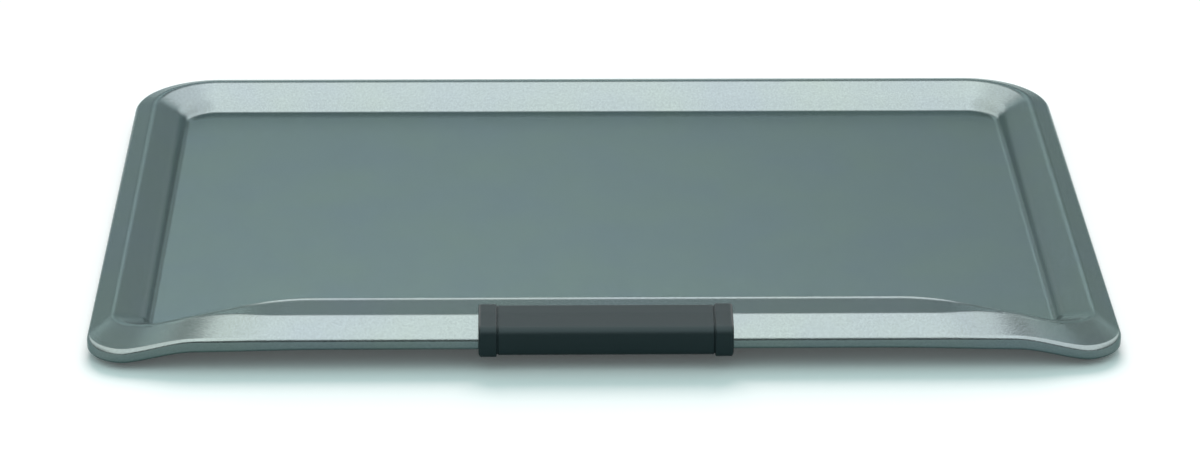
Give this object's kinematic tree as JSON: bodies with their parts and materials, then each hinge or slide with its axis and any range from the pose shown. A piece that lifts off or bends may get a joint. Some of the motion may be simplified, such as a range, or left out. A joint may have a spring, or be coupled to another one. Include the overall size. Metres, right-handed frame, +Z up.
{
  "type": "jelly roll pan",
  "caption": "Shallow rectangular baking tray pressed from dark coated steel, with leaning walls, a rolled edge and a raised front handle in a soft grip.",
  "frame": {"origin": "middle of the outline, on the plane that the pan rests on, which is the underside of its floor", "axes": "+X along the long side, to the right as seen from the handle; -Y towards the handle; +Z up"},
  "size_m": [0.432, 0.3222, 0.0223],
  "materials": {
    "tray": "satin nonstick coating with a fine metallic fleck",
    "grip": "matt moulded silicone"
  },
  "bodies": {
    "root": {"tray": "tray", "grip": "grip"}
  },
  "joints": []
}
= = = = =
*WORK REQUIRED*: Reproduce the material above exactly; please quote every line of it.

*SOLUTION BELOW*:
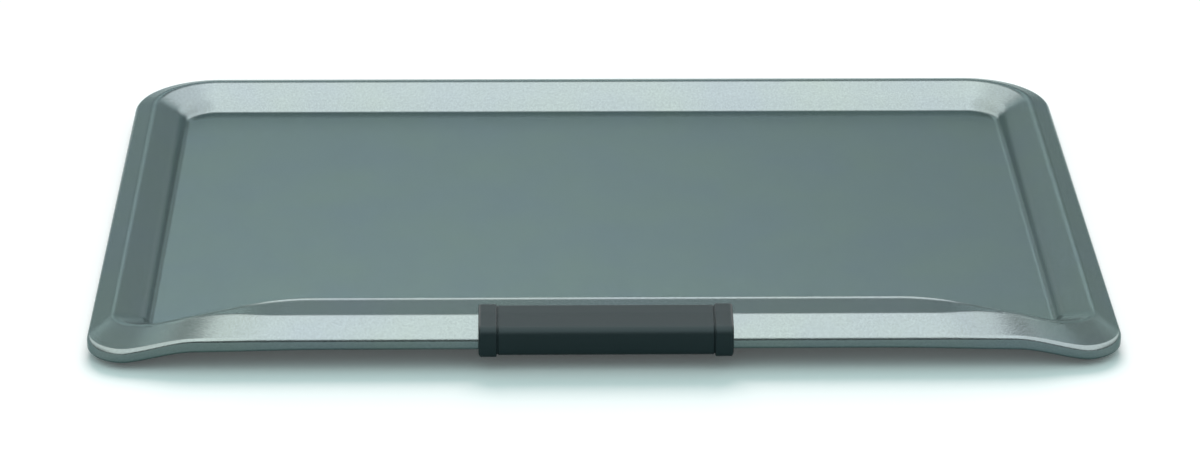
Give this object's kinematic tree as JSON: bodies with their parts and materials, then each hinge or slide with its axis and any range from the pose shown. A piece that lifts off or bends may get a joint. Some of the motion may be simplified, such as a range, or left out. A joint may have a spring, or be coupled to another one. Include the overall size. Metres, right-handed frame, +Z up.
{
  "type": "jelly roll pan",
  "caption": "Shallow rectangular baking tray pressed from dark coated steel, with leaning walls, a rolled edge and a raised front handle in a soft grip.",
  "frame": {"origin": "middle of the outline, on the plane that the pan rests on, which is the underside of its floor", "axes": "+X along the long side, to the right as seen from the handle; -Y towards the handle; +Z up"},
  "size_m": [0.432, 0.3222, 0.0223],
  "materials": {
    "tray": "satin nonstick coating with a fine metallic fleck",
    "grip": "matt moulded silicone"
  },
  "bodies": {
    "root": {"tray": "tray", "grip": "grip"}
  },
  "joints": []
}